Samsung UI (user interfaces) has undergone many variations over the years. One UI is its latest to bring it closer to an Android experience.
I don’t mind Samsung UIs. I have been using Touch Wiz, later Grace, and now Samsung Experience since the Note5. Overall, they work as promised. One UI, however, looks really good.
It addresses the movement to pure Android that is gaining momentum. Savvy buyers are demanding regular monthly security updates and future operating system updates. This creates a major headache for Android OEMs.
Samsung’s aim with One UI (website here) is to strip away any unnecessary or redundant features coming much closer to Android Pie. The catch 22 is that only devices that can run Android Pie will get it. That means the Galaxy S9/Plus and Note9 are first. It also means that phones locked to a carrier won’t get it.
One UI is more visual
One UI changes how you view your phone. Use Night Mode for a comfortable experience in the dark. And with clear and intuitive visuals, you don’t have to give it a second thought.

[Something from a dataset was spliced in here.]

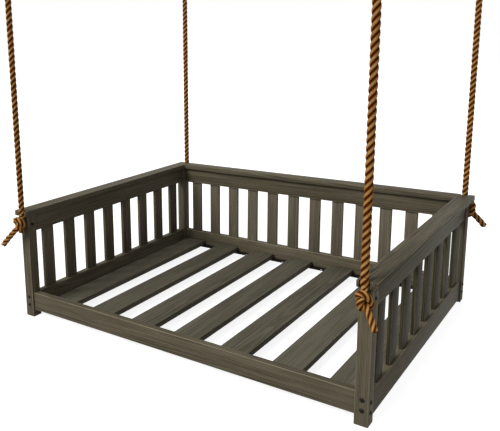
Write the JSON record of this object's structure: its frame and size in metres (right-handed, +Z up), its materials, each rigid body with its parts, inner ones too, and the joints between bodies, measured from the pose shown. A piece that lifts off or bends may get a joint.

Screens are simpler and less cluttered. The new screens show relevant information with each tap, so you only get the essentials, one at a time.
One UI is on a beta testing program for China, France,
Germany, India, Poland, South Korea, Spain, UK, and the USA. Aussies will have to wait until early 2019.
GadgetGuy’s take: One UI is more than a fresh coat of paint
Samsung has been at a disadvantage by the Telco distribution of so many of its handsets. Updates are always slow, and that is because Telco’s often heavily customise the UI and lock it to them.
Samsung has indicated that the Galaxy S8/Plus and Note8 should get One UI but not older models.